For recruiting firms like Murray Resources, LinkedIn has become a valuable tool for finding and connecting with potential clients and job candidates, managing director Keith Wolf said. The Houston recruiting firm pays for an upgraded professional LinkedIn account for each recruiter.

“Could those connections be considered the property of Murray Resources?” Wolf asked. “Possibly.

“But as long as departed employees honor our nonsolicitation and noncompete agreements, we have traditionally not made a claim on those connections,” he added.

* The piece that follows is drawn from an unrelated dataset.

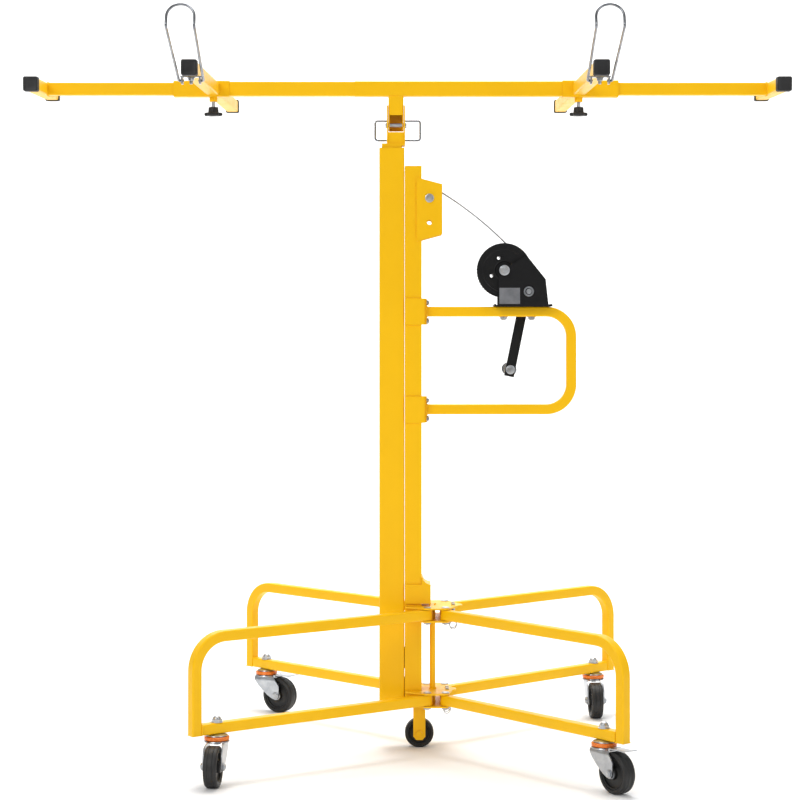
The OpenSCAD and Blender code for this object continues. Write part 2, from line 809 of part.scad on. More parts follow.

Ever since a landmark case in 2006, noncompete agreements are much easier to enforce in Texas, McLaughlin said. The agreements typically forbid former employees from going to work for competitors or soliciting business from former clients for a certain period.

Instead of clamping down on social media on the front end – and quashing creativity and enthusiasm along the way – McLaughlin recommends to his clients that they protect themselves on the back end through noncompete agreements.

For example, he said, the employee can’t do business with the same customers for six months or 12 months. But they can still stay in touch via Twitter, LinkedIn or Facebook.

Reconsidering

But the response of one business owner is more typical of companies that hadn’t considered the consequences of social media ownership.

It hasn’t hit the radar screen, said Andrew Biar, president of Strategic Public Affairs in Houston.

Like many employers, Biar encourages his employees to use Facebook, LinkedIn and Twitter to keep up with the firm’s existing clients and meet new ones. Like many company owners, he assumed that if the social media sites are set up with the intention of promoting the company, they belong to the company.

“I can see how cloudy this could get,” he said.

So he’s thinking that before he makes another hire – he’s looking at a candidate who will focus on social media – new accounts will be set up in the name of the firm.